The battle over your 2012 taxes continues this week in Congress. Here’s the lay of the land:

  • President Barack Obama and congressional Democrats want to lower the payroll tax for employees to 3.1 percent—cutting most families’ tax bills by $1,500 in 2012. But the Democrats want to pay for that cut with a 1.9 percent surtax on incomes over $1 million—a nonstarter for Republicans. 
  • The GOP plan would cut payroll taxes, too (to 4.2 percent, higher than the Democrats’ preferred rate). But the Republicans’ proposal comes with a grab-bag of other items from conservatives’ Christmas list—it would scale back health care reform, slash Medicare spending, increase federal employee retirement contributions, hike Fannie Mae and Freddie Mac mortgage insurance rates, and sell off wireless spectrum. Although the GOP measure would extend unemployment insurance benefits—something the Democrats left out of their bill—it takes a page from Florida Gov. Rick Scott’s playbook and requires unemployed people who want temporary assistance to undergo drug testing and possess or be working towards a GED. It also trims the number of weeks that UI benefits will potentially be available to unemployed workers from 99 to 59—a reduction of 40 weeks—and reduces the amount of support they provide.

Granted, the Democrats’ proposal doesn’t include UI extension. But it does pay for itself: according to the Congressional Budget Office, the 1.9 percent surtax on incomes over $1 million would cover the cost of the payroll tax cut. The Republican plan, on the other hand, increases the deficit by roughly $25 billion over the rest of the decade, according to the CBO. (Some commentators have argued that Congress shouldn’t pay for the tax cut at all, and instead take advantage of historically low interest rates and just borrow the money.)

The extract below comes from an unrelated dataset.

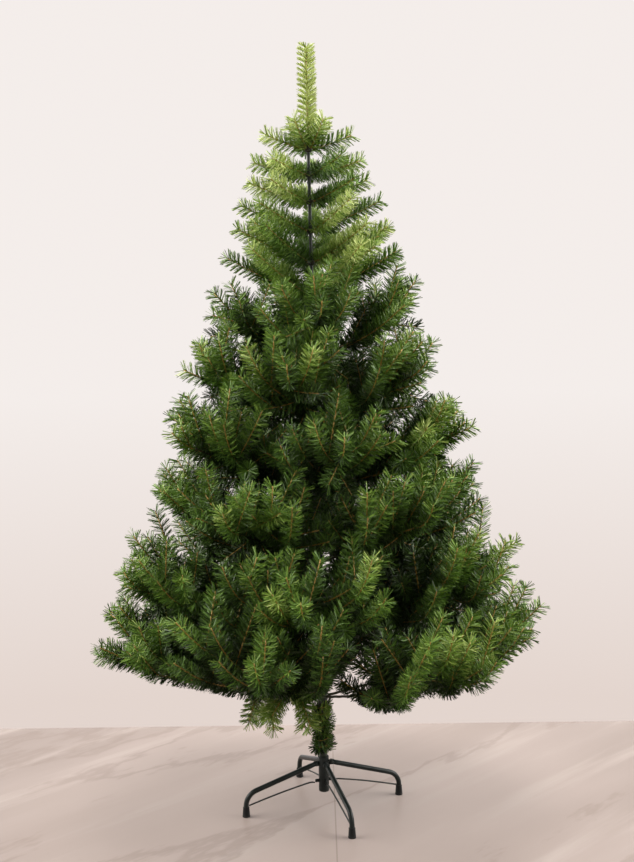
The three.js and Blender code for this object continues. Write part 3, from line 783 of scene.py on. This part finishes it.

The bill that comes out of all this will probably resemble the Republicans’ measure much more than the Democrats’, says former Congresional budget expert Pete Davis. That means that a majority of Republicans in Congress are ready to put their name to a bill that further tightens the noose around the necks of the unemployed. And with its drug testing and GED-related provisions, the measure adds a humiliating twist to the party’s ever-expanding war on the middle class: the idea that if you’ve been out of work for a historically long time, you’re either an addict or undereducated. Merry Christmas!